— start Dataset section —

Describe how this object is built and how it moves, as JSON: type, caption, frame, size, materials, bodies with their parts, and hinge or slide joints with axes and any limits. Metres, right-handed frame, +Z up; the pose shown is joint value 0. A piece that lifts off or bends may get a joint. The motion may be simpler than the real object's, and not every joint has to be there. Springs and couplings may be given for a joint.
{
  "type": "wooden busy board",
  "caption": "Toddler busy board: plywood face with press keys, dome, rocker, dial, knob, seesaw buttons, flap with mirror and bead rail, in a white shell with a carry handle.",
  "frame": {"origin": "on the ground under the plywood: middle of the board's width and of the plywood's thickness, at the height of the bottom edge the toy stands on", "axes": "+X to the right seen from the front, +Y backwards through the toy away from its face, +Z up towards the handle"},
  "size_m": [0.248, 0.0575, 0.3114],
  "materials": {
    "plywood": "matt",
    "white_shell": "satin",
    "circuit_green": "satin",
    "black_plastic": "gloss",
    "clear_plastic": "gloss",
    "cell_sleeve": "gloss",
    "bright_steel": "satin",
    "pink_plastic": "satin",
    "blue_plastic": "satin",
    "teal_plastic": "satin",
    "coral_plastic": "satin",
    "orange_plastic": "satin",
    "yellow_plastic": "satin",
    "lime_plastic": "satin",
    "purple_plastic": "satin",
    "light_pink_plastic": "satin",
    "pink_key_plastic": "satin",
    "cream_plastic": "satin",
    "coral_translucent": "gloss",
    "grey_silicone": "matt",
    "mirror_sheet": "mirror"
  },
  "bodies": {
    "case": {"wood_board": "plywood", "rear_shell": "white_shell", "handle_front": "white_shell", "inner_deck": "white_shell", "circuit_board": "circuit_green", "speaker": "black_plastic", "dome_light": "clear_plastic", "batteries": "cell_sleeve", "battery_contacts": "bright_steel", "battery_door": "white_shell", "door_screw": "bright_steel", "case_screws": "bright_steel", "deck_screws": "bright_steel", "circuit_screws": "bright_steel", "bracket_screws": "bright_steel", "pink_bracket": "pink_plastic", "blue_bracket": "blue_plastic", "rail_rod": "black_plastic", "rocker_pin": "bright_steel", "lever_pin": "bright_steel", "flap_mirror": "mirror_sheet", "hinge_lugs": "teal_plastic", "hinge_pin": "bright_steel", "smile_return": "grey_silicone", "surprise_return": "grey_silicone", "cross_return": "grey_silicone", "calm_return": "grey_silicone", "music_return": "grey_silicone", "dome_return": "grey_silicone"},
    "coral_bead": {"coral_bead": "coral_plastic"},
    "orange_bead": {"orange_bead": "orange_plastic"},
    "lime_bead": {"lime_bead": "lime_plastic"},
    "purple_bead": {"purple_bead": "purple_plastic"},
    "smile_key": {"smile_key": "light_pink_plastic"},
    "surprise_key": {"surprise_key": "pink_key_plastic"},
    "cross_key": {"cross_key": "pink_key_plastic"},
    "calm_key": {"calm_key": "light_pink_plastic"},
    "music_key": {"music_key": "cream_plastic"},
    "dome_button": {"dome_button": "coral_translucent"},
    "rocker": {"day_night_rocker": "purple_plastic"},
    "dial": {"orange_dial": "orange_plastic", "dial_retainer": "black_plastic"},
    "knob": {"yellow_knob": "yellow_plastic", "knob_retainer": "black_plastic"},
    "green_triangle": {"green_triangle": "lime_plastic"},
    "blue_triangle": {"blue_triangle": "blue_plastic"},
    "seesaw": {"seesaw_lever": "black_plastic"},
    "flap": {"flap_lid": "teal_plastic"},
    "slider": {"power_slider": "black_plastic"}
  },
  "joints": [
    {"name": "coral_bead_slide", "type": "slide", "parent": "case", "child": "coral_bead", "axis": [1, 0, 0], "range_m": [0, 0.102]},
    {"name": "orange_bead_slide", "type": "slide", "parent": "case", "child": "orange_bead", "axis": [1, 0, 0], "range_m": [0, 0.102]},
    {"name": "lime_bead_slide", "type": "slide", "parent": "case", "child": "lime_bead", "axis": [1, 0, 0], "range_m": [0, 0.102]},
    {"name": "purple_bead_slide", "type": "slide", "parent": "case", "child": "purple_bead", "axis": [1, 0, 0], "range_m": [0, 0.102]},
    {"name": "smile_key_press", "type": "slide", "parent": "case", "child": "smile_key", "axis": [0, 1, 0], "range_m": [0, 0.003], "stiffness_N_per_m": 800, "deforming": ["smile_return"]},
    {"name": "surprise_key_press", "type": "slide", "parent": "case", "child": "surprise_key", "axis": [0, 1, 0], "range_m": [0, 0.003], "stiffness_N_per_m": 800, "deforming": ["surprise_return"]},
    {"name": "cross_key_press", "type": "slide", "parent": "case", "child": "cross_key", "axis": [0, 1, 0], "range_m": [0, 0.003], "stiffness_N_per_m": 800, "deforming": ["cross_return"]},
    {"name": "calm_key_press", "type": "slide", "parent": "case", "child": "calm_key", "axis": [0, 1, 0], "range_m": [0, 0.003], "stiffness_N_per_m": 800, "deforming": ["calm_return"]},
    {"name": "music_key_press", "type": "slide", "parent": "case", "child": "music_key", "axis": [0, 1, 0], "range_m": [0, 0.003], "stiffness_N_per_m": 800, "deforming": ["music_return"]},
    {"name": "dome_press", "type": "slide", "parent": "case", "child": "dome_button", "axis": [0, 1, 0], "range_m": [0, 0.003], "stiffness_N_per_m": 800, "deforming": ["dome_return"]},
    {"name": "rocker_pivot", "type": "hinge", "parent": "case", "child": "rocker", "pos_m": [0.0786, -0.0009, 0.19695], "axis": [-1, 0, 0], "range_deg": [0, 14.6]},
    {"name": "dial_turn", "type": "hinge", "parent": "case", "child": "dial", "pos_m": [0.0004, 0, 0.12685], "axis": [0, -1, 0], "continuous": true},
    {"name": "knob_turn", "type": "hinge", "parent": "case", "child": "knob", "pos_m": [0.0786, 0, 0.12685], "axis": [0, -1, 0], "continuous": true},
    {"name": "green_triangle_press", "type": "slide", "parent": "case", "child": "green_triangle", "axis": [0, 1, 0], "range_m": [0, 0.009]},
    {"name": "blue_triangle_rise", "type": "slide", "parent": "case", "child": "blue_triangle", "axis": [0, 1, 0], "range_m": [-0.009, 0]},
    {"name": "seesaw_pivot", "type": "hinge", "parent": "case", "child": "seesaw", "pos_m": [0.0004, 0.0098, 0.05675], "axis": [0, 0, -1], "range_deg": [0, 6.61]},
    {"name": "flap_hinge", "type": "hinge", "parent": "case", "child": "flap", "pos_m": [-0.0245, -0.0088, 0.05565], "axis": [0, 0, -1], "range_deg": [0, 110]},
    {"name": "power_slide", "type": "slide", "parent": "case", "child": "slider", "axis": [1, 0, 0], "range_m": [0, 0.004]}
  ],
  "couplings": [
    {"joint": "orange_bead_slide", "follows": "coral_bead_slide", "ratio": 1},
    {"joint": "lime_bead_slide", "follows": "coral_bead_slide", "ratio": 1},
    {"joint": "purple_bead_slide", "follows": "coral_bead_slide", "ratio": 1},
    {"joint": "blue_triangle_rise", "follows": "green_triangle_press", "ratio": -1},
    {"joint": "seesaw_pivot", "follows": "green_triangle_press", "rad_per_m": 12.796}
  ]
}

— end Dataset section —

Your task is to quote all of the data word for word.

Describe how this object is built and how it moves, as JSON: type, caption, frame, size, materials, bodies with their parts, and hinge or slide joints with axes and any limits. Metres, right-handed frame, +Z up; the pose shown is joint value 0. A piece that lifts off or bends may get a joint. The motion may be simpler than the real object's, and not every joint has to be there. Springs and couplings may be given for a joint.
{
  "type": "wooden busy board",
  "caption": "Toddler busy board: plywood face with press keys, dome, rocker, dial, knob, seesaw buttons, flap with mirror and bead rail, in a white shell with a carry handle.",
  "frame": {"origin": "on the ground under the plywood: middle of the board's width and of the plywood's thickness, at the height of the bottom edge the toy stands on", "axes": "+X to the right seen from the front, +Y backwards through the toy away from its face, +Z up towards the handle"},
  "size_m": [0.248, 0.0575, 0.3114],
  "materials": {
    "plywood": "matt",
    "white_shell": "satin",
    "circuit_green": "satin",
    "black_plastic": "gloss",
    "clear_plastic": "gloss",
    "cell_sleeve": "gloss",
    "bright_steel": "satin",
    "pink_plastic": "satin",
    "blue_plastic": "satin",
    "teal_plastic": "satin",
    "coral_plastic": "satin",
    "orange_plastic": "satin",
    "yellow_plastic": "satin",
    "lime_plastic": "satin",
    "purple_plastic": "satin",
    "light_pink_plastic": "satin",
    "pink_key_plastic": "satin",
    "cream_plastic": "satin",
    "coral_translucent": "gloss",
    "grey_silicone": "matt",
    "mirror_sheet": "mirror"
  },
  "bodies": {
    "case": {"wood_board": "plywood", "rear_shell": "white_shell", "handle_front": "white_shell", "inner_deck": "white_shell", "circuit_board": "circuit_green", "speaker": "black_plastic", "dome_light": "clear_plastic", "batteries": "cell_sleeve", "battery_contacts": "bright_steel", "battery_door": "white_shell", "door_screw": "bright_steel", "case_screws": "bright_steel", "deck_screws": "bright_steel", "circuit_screws": "bright_steel", "bracket_screws": "bright_steel", "pink_bracket": "pink_plastic", "blue_bracket": "blue_plastic", "rail_rod": "black_plastic", "rocker_pin": "bright_steel", "lever_pin": "bright_steel", "flap_mirror": "mirror_sheet", "hinge_lugs": "teal_plastic", "hinge_pin": "bright_steel", "smile_return": "grey_silicone", "surprise_return": "grey_silicone", "cross_return": "grey_silicone", "calm_return": "grey_silicone", "music_return": "grey_silicone", "dome_return": "grey_silicone"},
    "coral_bead": {"coral_bead": "coral_plastic"},
    "orange_bead": {"orange_bead": "orange_plastic"},
    "lime_bead": {"lime_bead": "lime_plastic"},
    "purple_bead": {"purple_bead": "purple_plastic"},
    "smile_key": {"smile_key": "light_pink_plastic"},
    "surprise_key": {"surprise_key": "pink_key_plastic"},
    "cross_key": {"cross_key": "pink_key_plastic"},
    "calm_key": {"calm_key": "light_pink_plastic"},
    "music_key": {"music_key": "cream_plastic"},
    "dome_button": {"dome_button": "coral_translucent"},
    "rocker": {"day_night_rocker": "purple_plastic"},
    "dial": {"orange_dial": "orange_plastic", "dial_retainer": "black_plastic"},
    "knob": {"yellow_knob": "yellow_plastic", "knob_retainer": "black_plastic"},
    "green_triangle": {"green_triangle": "lime_plastic"},
    "blue_triangle": {"blue_triangle": "blue_plastic"},
    "seesaw": {"seesaw_lever": "black_plastic"},
    "flap": {"flap_lid": "teal_plastic"},
    "slider": {"power_slider": "black_plastic"}
  },
  "joints": [
    {"name": "coral_bead_slide", "type": "slide", "parent": "case", "child": "coral_bead", "axis": [1, 0, 0], "range_m": [0, 0.102]},
    {"name": "orange_bead_slide", "type": "slide", "parent": "case", "child": "orange_bead", "axis": [1, 0, 0], "range_m": [0, 0.102]},
    {"name": "lime_bead_slide", "type": "slide", "parent": "case", "child": "lime_bead", "axis": [1, 0, 0], "range_m": [0, 0.102]},
    {"name": "purple_bead_slide", "type": "slide", "parent": "case", "child": "purple_bead", "axis": [1, 0, 0], "range_m": [0, 0.102]},
    {"name": "smile_key_press", "type": "slide", "parent": "case", "child": "smile_key", "axis": [0, 1, 0], "range_m": [0, 0.003], "stiffness_N_per_m": 800, "deforming": ["smile_return"]},
    {"name": "surprise_key_press", "type": "slide", "parent": "case", "child": "surprise_key", "axis": [0, 1, 0], "range_m": [0, 0.003], "stiffness_N_per_m": 800, "deforming": ["surprise_return"]},
    {"name": "cross_key_press", "type": "slide", "parent": "case", "child": "cross_key", "axis": [0, 1, 0], "range_m": [0, 0.003], "stiffness_N_per_m": 800, "deforming": ["cross_return"]},
    {"name": "calm_key_press", "type": "slide", "parent": "case", "child": "calm_key", "axis": [0, 1, 0], "range_m": [0, 0.003], "stiffness_N_per_m": 800, "deforming": ["calm_return"]},
    {"name": "music_key_press", "type": "slide", "parent": "case", "child": "music_key", "axis": [0, 1, 0], "range_m": [0, 0.003], "stiffness_N_per_m": 800, "deforming": ["music_return"]},
    {"name": "dome_press", "type": "slide", "parent": "case", "child": "dome_button", "axis": [0, 1, 0], "range_m": [0, 0.003], "stiffness_N_per_m": 800, "deforming": ["dome_return"]},
    {"name": "rocker_pivot", "type": "hinge", "parent": "case", "child": "rocker", "pos_m": [0.0786, -0.0009, 0.19695], "axis": [-1, 0, 0], "range_deg": [0, 14.6]},
    {"name": "dial_turn", "type": "hinge", "parent": "case", "child": "dial", "pos_m": [0.0004, 0, 0.12685], "axis": [0, -1, 0], "continuous": true},
    {"name": "knob_turn", "type": "hinge", "parent": "case", "child": "knob", "pos_m": [0.0786, 0, 0.12685], "axis": [0, -1, 0], "continuous": true},
    {"name": "green_triangle_press", "type": "slide", "parent": "case", "child": "green_triangle", "axis": [0, 1, 0], "range_m": [0, 0.009]},
    {"name": "blue_triangle_rise", "type": "slide", "parent": "case", "child": "blue_triangle", "axis": [0, 1, 0], "range_m": [-0.009, 0]},
    {"name": "seesaw_pivot", "type": "hinge", "parent": "case", "child": "seesaw", "pos_m": [0.0004, 0.0098, 0.05675], "axis": [0, 0, -1], "range_deg": [0, 6.61]},
    {"name": "flap_hinge", "type": "hinge", "parent": "case", "child": "flap", "pos_m": [-0.0245, -0.0088, 0.05565], "axis": [0, 0, -1], "range_deg": [0, 110]},
    {"name": "power_slide", "type": "slide", "parent": "case", "child": "slider", "axis": [1, 0, 0], "range_m": [0, 0.004]}
  ],
  "couplings": [
    {"joint": "orange_bead_slide", "follows": "coral_bead_slide", "ratio": 1},
    {"joint": "lime_bead_slide", "follows": "coral_bead_slide", "ratio": 1},
    {"joint": "purple_bead_slide", "follows": "coral_bead_slide", "ratio": 1},
    {"joint": "blue_triangle_rise", "follows": "green_triangle_press", "ratio": -1},
    {"joint": "seesaw_pivot", "follows": "green_triangle_press", "rad_per_m": 12.796}
  ]
}